I have to be able to detect the blades and ignore the enclosure which is made out of another type of metal. (60khz seems to work)
Currently I am using a signal generator 50 ohms but later I have to make my own oscillator.
My circuit starts with a LR high pass filter to ground, and it is followed by a demodulator ( diode 1N4148, capacitor 1 nano ibelieve, and resistor 1Meg) which is fed into a LM358 as a comparator.
The demodulator has an idle voltage of 3.3v, and I have also set my refernce voltage to 3.3v.
When the blades are come close it knocks the voltage down to 3.2v ( 100mv change).
The circuit is currently working but that is with me tuning the refernce voltage down to the third digit or so... i don't think I will have this kind of flexibilty when I create my own oscillator.
I want to know if there is a better way of detecting such a small voltage change (100mV).
I can use an arduino to sense this little change but I am not sure ( haven't tried it yet).
Later I want to use the arduino to count the pulses using FrequencyCount library or something like that.
Online I have seen peopel use a differential amplifier before going into the comparator.
Do you have any suggestions for me? :/
I was thinking about adding a capacitor to the inductor to create an LC tank but I don't want to search for resonance since it is already working.
I have seen another user post this same circuit, I am pretty sure he/she found it on this website:
A DIY Crude Inductive proximity switch | Hum60Hz (wordpress.com)
Here is my circuit:
I would love to hear any feedback
Thank you for your time

 

What is the range of actual "blade pulse" frequencies you are expecting?

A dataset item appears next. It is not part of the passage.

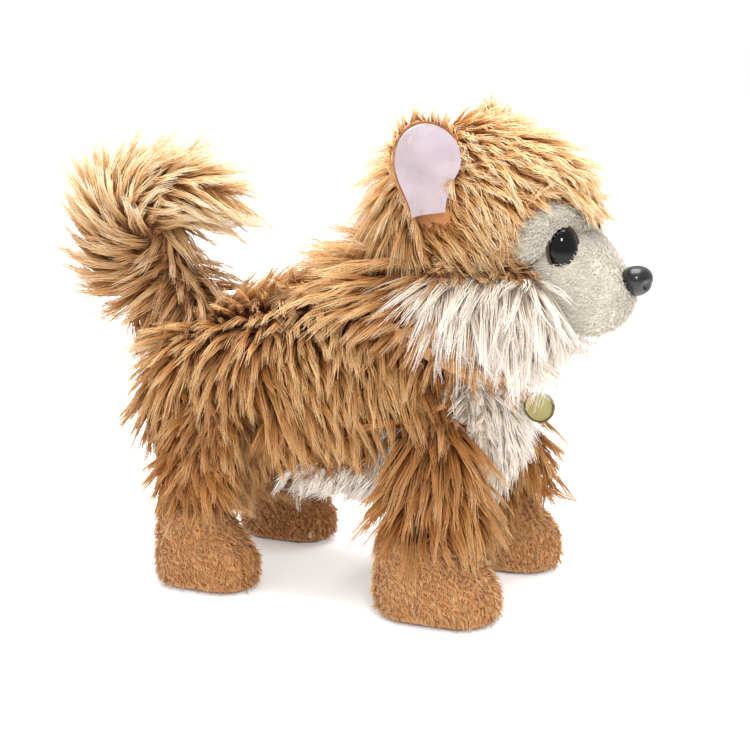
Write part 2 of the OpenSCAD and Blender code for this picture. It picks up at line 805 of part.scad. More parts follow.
module neck_post() {
    color("lightgray") neck_frame() difference() {
        union() {
            translate([0, 0, turret_top - 8]) cylinder(r = post_r - play, h = 10);
            translate([0, 0, turret_top + gap]) cylinder(r = flange_r, h = 3);
            translate([0, 0, turret_top + 2]) cylinder(r = post_r, h = fork_z[1] - turret_top - 2);
            block([-6, -fork_y[1], fork_z[0]], [6, fork_y[1], fork_z[1]]);
            for (s = [-1, 1]) on_side(s) {
                block([-6, fork_y[0], fork_z[0]], [6, fork_y[1], 0]);
                rod_along_y(0, 0, 6, fork_y[0], fork_y[1]);
            }
        }
        translate([0, 0, turret_top - 9]) cylinder(r = spline_r + play, h = 10);
        rod_along_y(0, 0, pin_r, -20, 20);
    }
}

module nod_pin() {
    color("silver") rod_along_y(neck_at[0], neck_at[2], pin_r, -fork_y[1] - 0.5, fork_y[1] + 0.5);
}

skull_boss_at = [[18, 14], [18, -13]];

// Hollow ball of the skull on one side of its joint plane: dir is 1 in front, -1 behind
module skull_shell(dir) {
    intersection() {
        difference() {
            union() {
                difference() {
                    sphere(r = skull_r);
                    sphere(r = skull_r - wall);
                }
                intersection() {
                    sphere(r = skull_r - 1);
                    for (p = skull_boss_at, s = [-1, 1]) translate([-10, s * p[0], p[1]])
                        rotate([0, 90, 0]) cylinder(r = 3, h = 19);
                }
            }
            for (p = skull_boss_at, s = [-1, 1]) translate([-big, s * p[0], p[1]])
                rotate([0, 90, 0]) {
                    cylinder(r = screw_head_r + 0.2, h = big - 8);
                    cylinder(r = screw_r, h = big + 6);
                }
        }
        block([dir > 0 ? 0 : -big, -big, -big], [dir > 0 ? big : 0, big, big]);
    }
}

module skull_front() {
    color("gainsboro") difference() {
        translate(skull_at) skull_shell(1);
        for (s = [-1, 1]) eye_frame(s) cylinder(r = 2, h = skull_r + 5);
    }
}

module skull_rear() {
    reach = skull_at - neck_at;
    color("silver") difference() {
        union() {
            translate(skull_at) skull_shell(-1);
            difference() {
                plate_xz(-8, 8) {
                    translate([neck_at[0], neck_at[2]]) circle(r = 6);
                    bar_2d([neck_at[0], neck_at[2]],
                        [neck_at[0] + reach[0] * 0.58, neck_at[2] + reach[2] * 0.58], 12);
                }
                translate(skull_at) sphere(r = skull_r - 1);
            }
        }
        rod_along_y(neck_at[0], neck_at[2], pin_r + play, -20, 20);
    }
}

module skull_screws() {
    color("silver") for (p = skull_boss_at, s = [-1, 1])
        translate(skull_at + [-8, s * p[0], p[1]]) rotate([0, 90, 0])
            screw(screw_r, 14, screw_head_r, 1.5);
}

head_balls = [
    [skull_at[0] - 12, 0, skull_at[2] - 2, head_r], [skull_at[0] + 6, 0, skull_at[2] - 4, head_r - 4]
];
ruff_balls = [
    [skull_at[0] - 12, 26, skull_at[2] - 40, ruff_r], [skull_at[0] + 18, 20, skull_at[2] - 42, ruff_r]
];
muzzle_balls = [
    [skull_at[0] + 34, 8, skull_at[2] - 27, muzzle_r], [skull_at[0] + 46, 5, skull_at[2] - 39, muzzle_r - 1]
];

// Everything that the padded head leaves free
module head_rooms() {
    translate(skull_at) sphere(r = skull_r);
    translate(neck_at) sphere(r = neck_ball_r + soft_gap);
    neck_frame() translate([0, 0, soft_gap - 120]) cylinder(r = 120, h = 120);
    plate_xz(-8.3, 8.3) bar_2d([neck_at[0], neck_at[2]], [skull_at[0], skull_at[2]], 12.6);
    for (p = skull_boss_at, s = [-1, 1]) translate(skull_at + [-30, s * p[0], p[1]])
        rotate([0, 90, 0]) cylinder(r = screw_head_r + 0.2, h = 20);
    for (s = [-1, 1]) eye_frame(s) {
        cylinder(r = 2, h = eye_out);
        translate([0, 0, eye_out]) sphere(r = eye_r);
    }
}

module head_plush() {
    color("peru") difference() {
        skin(head_balls);
        skin(ruff_balls);
        skin(muzzle_balls);
        head_rooms();
        for (s = [-1, 1]) ear_frame(s) linear_extrude(height = ear_t + 1) ear_2d(0);
    }
}

module cheek_ruff() {
    color("ivory") difference() {
        skin(ruff_balls);
        skin(muzzle_balls);
        head_rooms();
    }
}

module muzzle() {
    color("antiquewhite") difference() {
        skin(muzzle_balls);
        head_rooms();
        translate(nose_at) sphere(r = nose_r);
        nose_stem();
    }
}

// Rounded triangle of one ear, shrunk by inset all round
module ear_2d(inset) {
    low_r = ear_w / 3;
    tip_r = ear_w / 6;
    hull() {
        for (s = [-1, 1])
            translate([s * (ear_w / 2 - low_r), low_r - 4]) circle(r = low_r - inset, $fn = 32);
        translate([0, ear_h - tip_r - 4]) circle(r = tip_r - inset * 0.6, $fn = 32);
    }
}

// Places its children in an ear's own axes: Y along the ear, Z out of its open face
module ear_frame(side) {
    on_side(side) translate(ear_at) rotate([-ear_splay, 0, 0]) rotate([0, 0, 180 - ear_turn])
        rotate([90, 0, 0]) children();
}

module ear(side) {
    color("peru") ear_frame(side) linear_extrude(height = ear_t) ear_2d(0);
}

module ear_lining(side) {
    color("thistle") ear_frame(side) translate([0, 0, ear_t]) linear_extrude(height = 1) ear_2d(2.5);
}

module eyes() {
    color("black") for (s = [-1, 1]) eye_frame(s) {
        translate([0, 0, eye_out]) sphere(r = eye_r);
        translate([0, 0, skull_r - 5]) cylinder(r = 2, h = eye_out - skull_r + 5);
    }
}

// Peg and washer that hold the nose in the muzzle
module nose_stem() {
    translate(nose_at) rotate([0, -90, 0]) {
        cylinder(r = 1.6, h = nose_r + 6);
        translate([0, 0, nose_r + 4]) cylinder(r = 5, h = 1.2);
    }
}

module nose() {
    color("black") {
        translate(nose_at) sphere(r = nose_r);
        nose_stem();
    }
}

chassis_right();
chassis_left();
chassis_screws();
battery_cells();
battery_contacts();
motor();
gearbox_plate();
gear_axles();
speaker();
circuit_board();
switch_body();
tail_servo();
neck_servo();
torso_plush();
underside_plush();
collar();
collar_ring();
crankshaft();
crank_discs();
drive_gear();
middle_gear();
first_gear();
motor_pinion();
power_slider();
pat_button();
pat_spring();
battery_door();
door_screw();
leg_core(1, -1);  // leg_core_front_right
leg_core(1, 1);  // leg_core_front_left
leg_core(-1, -1);  // leg_core_rear_right
leg_core(-1, 1);  // leg_core_rear_left
leg_plush(1, -1);  // leg_plush_front_right
leg_plush(1, 1);  // leg_plush_front_left
leg_plush(-1, -1);  // leg_plush_rear_right
leg_plush(-1, 1);  // leg_plush_rear_left
paw(1, -1, front_paw_l, front_paw_w);  // paw_front_right
paw(1, 1, front_paw_l, front_paw_w);  // paw_front_left
paw(-1, -1, rear_paw_l, rear_paw_w);  // paw_rear_right
paw(-1, 1, rear_paw_l, rear_paw_w);  // paw_rear_left
link_rod(-1);  // link_rod_right
link_rod(1);  // link_rod_left
tail_arm();
tail_plush();
neck_post();
nod_pin();
skull_front();
skull_rear();
skull_screws();
head_plush();
muzzle();
cheek_ruff();
ear(-1);  // ear_right
ear(1);  // ear_left
ear_lining(-1);  // ear_lining_right
ear_lining(1);  // ear_lining_left
eyes();
nose();
tag();
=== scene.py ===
"""Looks of the walking plush dog: fur, velour, satin, glass eyes and the plastic inside."""

from __future__ import annotations

import json
import logging
import math
from dataclasses import dataclass, field
from enum import Enum
from typing import Callable, Iterable, Sequence

import bmesh
import bpy
import numpy as np
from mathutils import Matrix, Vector
from mathutils.bvhtree import BVHTree


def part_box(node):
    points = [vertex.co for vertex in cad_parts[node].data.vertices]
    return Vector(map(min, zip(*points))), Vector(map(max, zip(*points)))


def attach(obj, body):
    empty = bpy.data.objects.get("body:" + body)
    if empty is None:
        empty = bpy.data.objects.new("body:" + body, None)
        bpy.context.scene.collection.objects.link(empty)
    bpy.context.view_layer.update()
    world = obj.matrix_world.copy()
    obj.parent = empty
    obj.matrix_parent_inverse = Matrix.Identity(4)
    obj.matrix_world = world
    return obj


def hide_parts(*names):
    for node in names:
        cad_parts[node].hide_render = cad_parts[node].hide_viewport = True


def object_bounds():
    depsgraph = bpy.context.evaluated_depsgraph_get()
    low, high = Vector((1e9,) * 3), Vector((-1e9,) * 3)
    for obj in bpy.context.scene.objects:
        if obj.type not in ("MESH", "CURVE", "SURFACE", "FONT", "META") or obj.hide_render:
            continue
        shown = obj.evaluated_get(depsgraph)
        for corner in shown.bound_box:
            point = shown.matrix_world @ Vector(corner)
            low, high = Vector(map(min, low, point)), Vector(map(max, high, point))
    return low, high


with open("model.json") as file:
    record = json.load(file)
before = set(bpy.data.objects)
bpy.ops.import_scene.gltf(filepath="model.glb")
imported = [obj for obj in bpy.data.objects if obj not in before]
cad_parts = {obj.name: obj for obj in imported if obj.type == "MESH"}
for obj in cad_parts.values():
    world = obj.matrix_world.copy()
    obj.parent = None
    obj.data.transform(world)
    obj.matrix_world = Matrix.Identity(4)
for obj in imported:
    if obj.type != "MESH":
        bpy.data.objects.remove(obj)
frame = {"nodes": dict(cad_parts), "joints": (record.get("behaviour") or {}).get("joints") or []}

CAD_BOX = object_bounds()
MM = 0.001
PILE_UV = "OFBake"
CLOTH_STEPS = 20

Array = np.ndarray
Colour = tuple[float, float, float]
log = logging.getLogger("plush_dog")


# ---------------------------------------------------------------- small helpers


def unit(v: Array) -> Array:
    """Rows of v scaled to length 1."""
    return v / np.maximum(np.linalg.norm(v, axis=-1, keepdims=True), 1e-9)


def smooth(a: float, b: float, x: Array) -> Array:
    """Smooth step of x from 0 at a to 1 at b."""
    t = np.clip((x - a) / (b - a), 0.0, 1.0)
    return t * t * (3 - 2 * t)


def middle(node: str) -> Array:
    """Middle of a CAD node's box, in metres."""
    low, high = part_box(node)
    return (np.array(low) + np.array(high)) / 2


def joint_at(name: str) -> Array:
    """Pivot of a joint, in metres."""
    return np.array(next(j for j in frame["joints"] if j["name"] == name)["pos_m"])


def cad_points(*nodes: str) -> Array:
    """All corner points of the named CAD nodes, in metres."""
    out = []
    for name in nodes:
        mesh = frame["nodes"][name].data
        co = np.empty(len(mesh.vertices) * 3, np.float32)
        mesh.vertices.foreach_get("co", co)
        out.append(co.reshape(-1, 3))
    return np.concatenate(out)


def new_object(name: str, mesh: bpy.types.Mesh) -> bpy.types.Object:
    """A linked object that shows mesh, at the origin."""
    obj = bpy.data.objects.new(name, mesh)
    bpy.context.scene.collection.objects.link(obj)
    return obj


def mesh_from(name: str, points: Array, faces: Sequence[Sequence[int]]) -> bpy.types.Object:
    """An object with a smooth-shaded mesh of the given points and faces."""
    mesh = bpy.data.meshes.new(name)
    mesh.from_pydata([tuple(map(float, p)) for p in points], [], [tuple(f) for f in faces])
    mesh.polygons.foreach_set("use_smooth", [True] * len(mesh.polygons))
    mesh.update()
    return new_object(name, mesh)


def from_bmesh(name: str, bm: bmesh.types.BMesh) -> bpy.types.Object:
    """An object made of bm, with its faces outward and smooth."""
    bmesh.ops.recalc_face_normals(bm, faces=bm.faces)
    for face in bm.faces:
        face.smooth = True
    mesh = bpy.data.meshes.new(name)
    bm.to_mesh(mesh)
    bm.free()
    return new_object(name, mesh)


def points_of(mesh: bpy.types.Mesh) -> tuple[Array, Array]:
    """Points and normals of a mesh as arrays."""
    n = len(mesh.vertices)
    co, no = np.empty(n * 3, np.float32), np.empty(n * 3, np.float32)
    mesh.vertices.foreach_get("co", co)
    mesh.vertex_normals.foreach_get("vector", no)
    return co.reshape(-1, 3).astype(float), no.reshape(-1, 3).astype(float)


def move_points(obj: bpy.types.Object, points: Array) -> None:
    """Gives a mesh new places for its points."""
    obj.data.vertices.foreach_set("co", points.astype(np.float32).ravel())
    obj.data.update()


def apply_modifiers(obj: bpy.types.Object) -> None:
    """Turns a live object into its plain evaluated mesh."""
    graph = bpy.context.evaluated_depsgraph_get()
    done = bpy.data.meshes.new_from_object(obj.evaluated_get(graph), depsgraph=graph)
    obj.modifiers.clear()
    old = obj.data
    obj.data = done
    bpy.data.meshes.remove(old)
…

This would be vital for designing the demodulator for this idea.

 

Is that the flow meter from this page (I searched for turbine-flow-teco-1-jpg from the picture URL)?

https://blog.teco-inc.com/2017/04/turbine-flowmeters.html

If so, it's designed to output pulses without outside excitation, so you don't need your 60KHz source,
just amplify the output and detect each blade going by. If you have it handy put an oscilloscope
on the output and spin the turbine. Once you know the output voltage you can figure out a circuit
for it. The output will be the frequency of the blades going by.

more on turbine flow meters:

https://www.omega.com/en-us/resources/turbine-flow-meter

 

What is the range of actual "blade pulse" frequencies you are expecting?

This would be vital for designing the demodulator for this idea.

2khz

 

Is that the flow meter from this page (I searched for turbine-flow-teco-1-jpg from the picture URL)?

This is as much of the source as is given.